In the framework of EGB gravity, Zhou et al [96] have discussed that GB terms will alter the redshift’s upper bound of the spectral lines from the boundary of stars of constant density. Remarkably, this upper bound is reliant on the value of density rather than a constant in GR complement, and thus it is not possible to found an upper bound for the redshift [95, 96]. The surface redshift is given by

$$\begin{aligned} z=\sqrt{e^{-2\nu (r)}}-1. \end{aligned}$$

(82)

Moreover, we can find some information about the surface \(z_{s}\) redshift as [96],

$$\begin{aligned} z_{s}= \big [B\,(1+AR^2)\big ]^{-2}-1. \end{aligned}$$

(83)

As we can see from Table 1, for solution Sect. 3.1 the surface redshift \(z_{s}\) is decreasing when magnitude of \(\beta \) increases while there is no impact of \(\beta \) on \(z_s\) for solution Sect. 3.2 (see Table 2). It is noted that the obtained values for \(z_{s}\) are consistent with the bound proposed in the GR scenario [97].

6 Concluding remark

In the present paper, we have investigated the physical properties of charged compact objects in the context of Einstein–Gauss–Bonnet (EGB) gravity, which is known to be free of ghosts while expanding about the flat space. An important feature of this discussion is the possibility of applying minimal geometric deformation (MGD) decoupling formulation, which we have used to study the interior of stellar type objects. Using the MGD approach, one can extend the charged isotropic model of compact object to charged anisotropic domains. The decoupling of these gravitational sources corresponding to matter distribution \(T_{ij}\) yields two systems, namely, the charged isotropic sector corresponding to an perfect fluid \({\hat{T}}_{ij}\) and the additional source \(\theta _{ij}\) that is coupled with \({\hat{T}}_{ij}\) through the constant \(\beta \). These two sectors must interact only gravitationally without exchange of energy between them.

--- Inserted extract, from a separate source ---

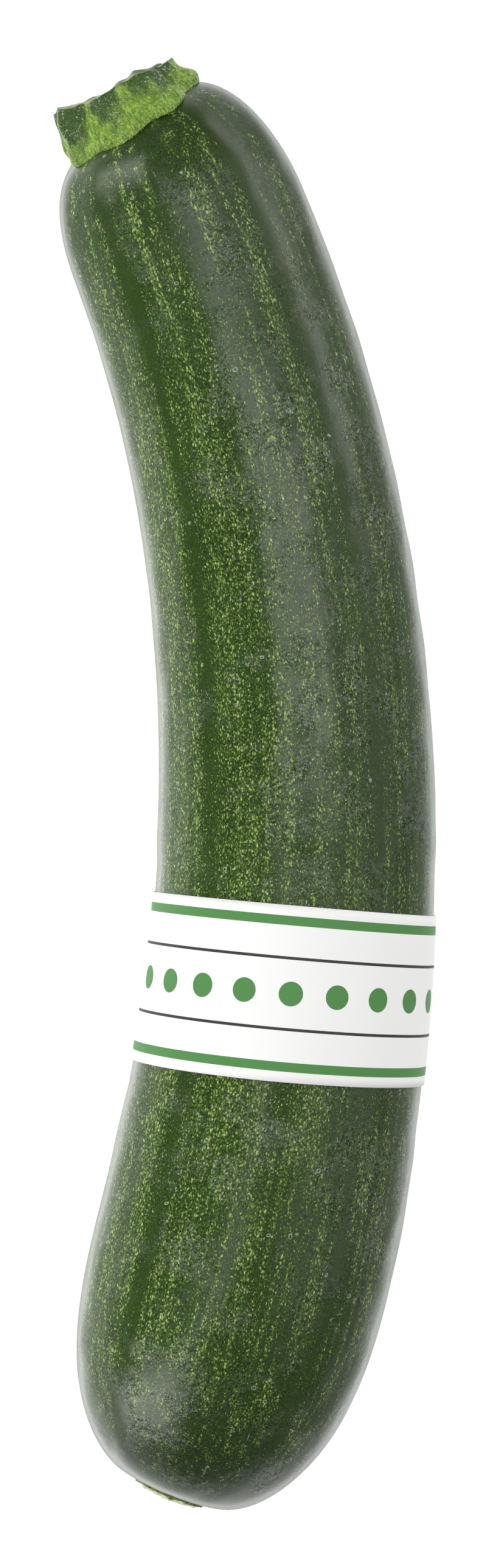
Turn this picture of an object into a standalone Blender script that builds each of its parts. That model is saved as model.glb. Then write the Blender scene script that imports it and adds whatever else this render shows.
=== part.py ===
"""A bent zucchini, picked and lying on its side: the fruit, its cut stem, its blossom scar and a paper band.

Metres, +Z up. +Y runs along the fruit towards the stem, and +X points to the outside of its bend. The
origin is on the surface that the fruit lies on, under the middle of its bounding box.
"""

import math

import bmesh
import bpy
import numpy as np

# Line down the middle of the fruit, from the blossom end to the stem end
PATH_LENGTH = 0.2558
BLOSSOM_END_X = -0.01432
BLOSSOM_END_Y = -0.12868
HEADING_AT_BLOSSOM = math.radians(19.9)
HEADING_CHANGE = math.radians(-32.9)
HEADING_CURL = math.radians(-14.6)
STEM_END_RISE = 0.0073
STEM_END_RISE_LENGTH = 0.045
BLOSSOM_END_RISE = 0.0018
BLOSSOM_END_RISE_LENGTH = 0.035
SHOULDER_TURN = math.radians(-8.0)
SHOULDER_TURN_FADE = 0.0085
BLOSSOM_TURN = math.radians(2.4)
BLOSSOM_TURN_FADE = 0.012
BLOSSOM_FLAT_DEPTH = 0.0026
BLOSSOM_FLAT_SOFTNESS = 0.0012

# Girth: a straight taper, closed by a rounded cap at each end
RADIUS_AT_BLOSSOM = 0.0283
RADIUS_AT_STEM = 0.0215
BLOSSOM_CAP_LENGTH = 0.0690
BLOSSOM_CAP_FULLNESS = 4.0
BLOSSOM_CAP_BLUNTNESS = 1.80
STEM_CAP_LENGTH = 0.0237
STEM_CAP_FULLNESS = 2.1
STEM_CAP_BLUNTNESS = 4.0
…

After specifying the field equations for \(T_{ij}\) and \(\theta _{ij}\), we first solved the field equations for \(T_{ij}\) by known potentials corresponding to Krori–Barua solution for charged matter distribution while \(\theta \)-sector has been solved by two different Mimic approaches such as (i) \({\hat{\rho }}+\frac{E^2}{8\pi }=\theta ^0_0\), and (ii) \({\hat{p}}_r=\theta ^1_1\). We next identify the surface of the star where the radial pressure vanishes i.e., \(P (R) = 0\). In particular, we apply the generalized Darmois–Israel formalism for EGB theory, where the interior solution is being matched to an exterior Boulware–Deser vacuum spacetime which determines the constants involved in the solutions. For our MGD approach the effective radial pressure \(P = {\hat{p}}_r-\beta \,\theta ^1_1\), contains both the non-deformed matter source ı.e., anisotropic pressure and the deformation function f(r) induced by the additional source term \(\theta _{ij}\).

It is interesting to note that the first mimic approach provides a non-vanishing deformation function f(r) at boundary while it vanishes at the boundary for the second case. This implies that the total mass of the object remains the same under MGD for the second case. Moreover, the first solution is physically valid when \(\beta \) is negative as well as the deformation function is also negative throughout the star for \(r>0\), which shows that the total mass will decrease due to MGD and will get less massive objects.

Finally, we found that the total mass of the deformed object is less than the total mass of the object in pure EGB gravity for solution Sect. 3.1. This, of course means that the Buchdahl’s limit is automatically satisfied for 5D EGB+MGD model. Interestingly, there is no changes in the total mass for solution Sect. 3.2, where the compactness is less than the Buchdahl limit (see Tables 1 and 2). Furthermore, the calculated surface redshift for both solutions have been presented in the Tables 1 and 2. It is found that the surface redshift for deformed object is always less than or equal to the objects in GR gravity. We would like to mention here that the MGD is not only generalize the previous known solutions but it also controls the mass–radius ratio and surface redshift of the compact objects.